Decommissioning was addressed comprehensively in the negotiations leading up to Good Friday and is addressed directly in the agreement itself. The section on decommissioning makes clear that addressing this issue is dependent on two key elements;

a collective responsibility on all participants to work in good faith with the International Commission; and

the implementation of the overall agreement.

There is no singular responsibility on Sinn Fein or any one party to bring about decommissioning. It is the collective responsibility of all participants and one which Sinn Fein fully accepts and has acted on. Unfortunately the UUP does not.

The reality is that for almost 16 months we have been attempting to address this issue in the context of the non-implementation of the agreement. The UUP has been misusing this issue both to block the establishment of the inclusive political institutions agreed on Good Friday and also in pursuit of their objective of excluding republicans from government.

The decommissioning section of the Good Friday agreement is free-standing. Entitlement to executive office is dependent only on electoral support and taking and honouring the pledge of office. Any attempt to exclude Sinn Fein on the basis of a failure to achieve decommissioning is beyond the terms of the agreement and would be totally unacceptable.

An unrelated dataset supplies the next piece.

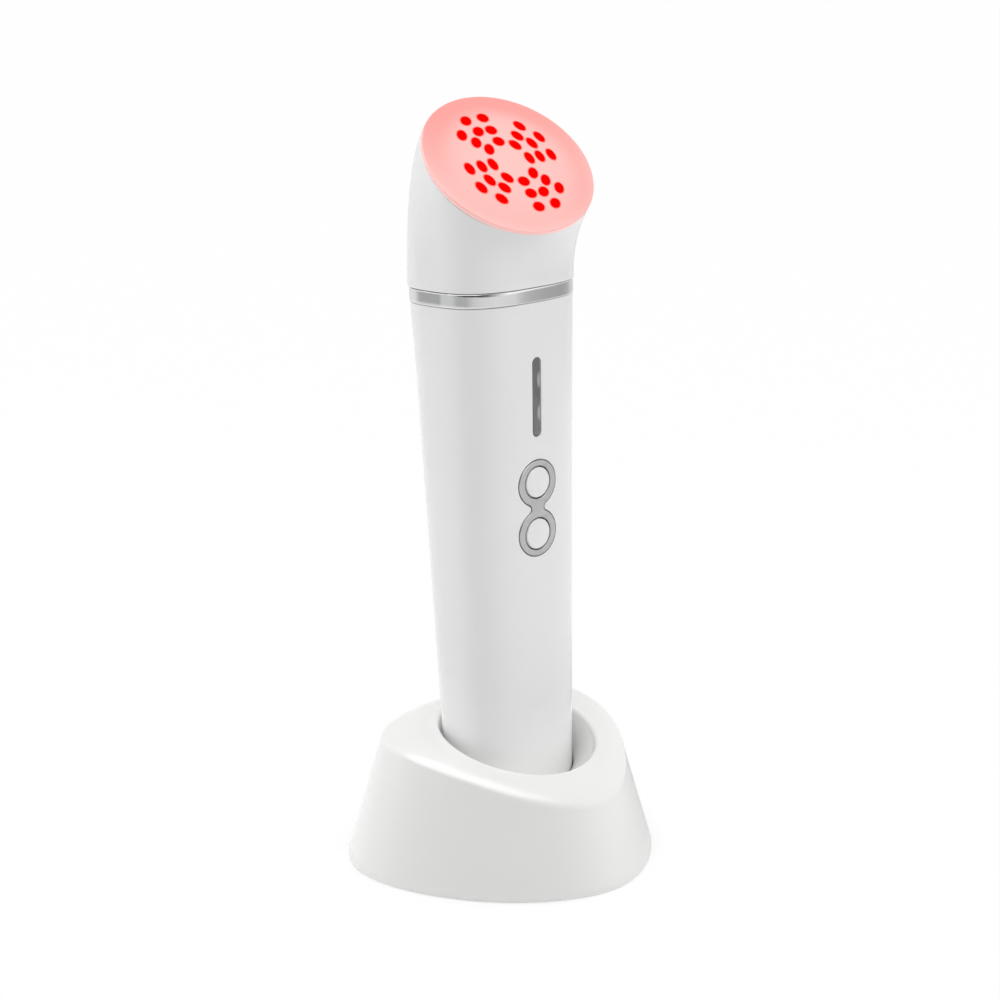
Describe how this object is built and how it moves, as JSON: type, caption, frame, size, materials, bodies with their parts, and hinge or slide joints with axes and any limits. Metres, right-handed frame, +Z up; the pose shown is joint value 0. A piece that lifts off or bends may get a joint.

If it is to be objective, genuine and within the terms of the Good Friday agreement, the review in September must address the failure to establish the political institutions as agreed on Good Friday last year. This is the area of fundamental breakdown. It must examine the causes of the breakdown, including a close examination of the role played by the British government, and it must ultimately identify the source of the breakdown and how, within the terms of the Good Friday agreement, it should be overcome.

While Sinn Fein is justifiably critical of the British government, we have acknowledged and commended the positive way that Mr Blair approached the peace process. The Good Friday agreement provides the only way forward. It cannot be renegotiated at the behest of unionism. For Sinn Fein, it is the absolute bottom line.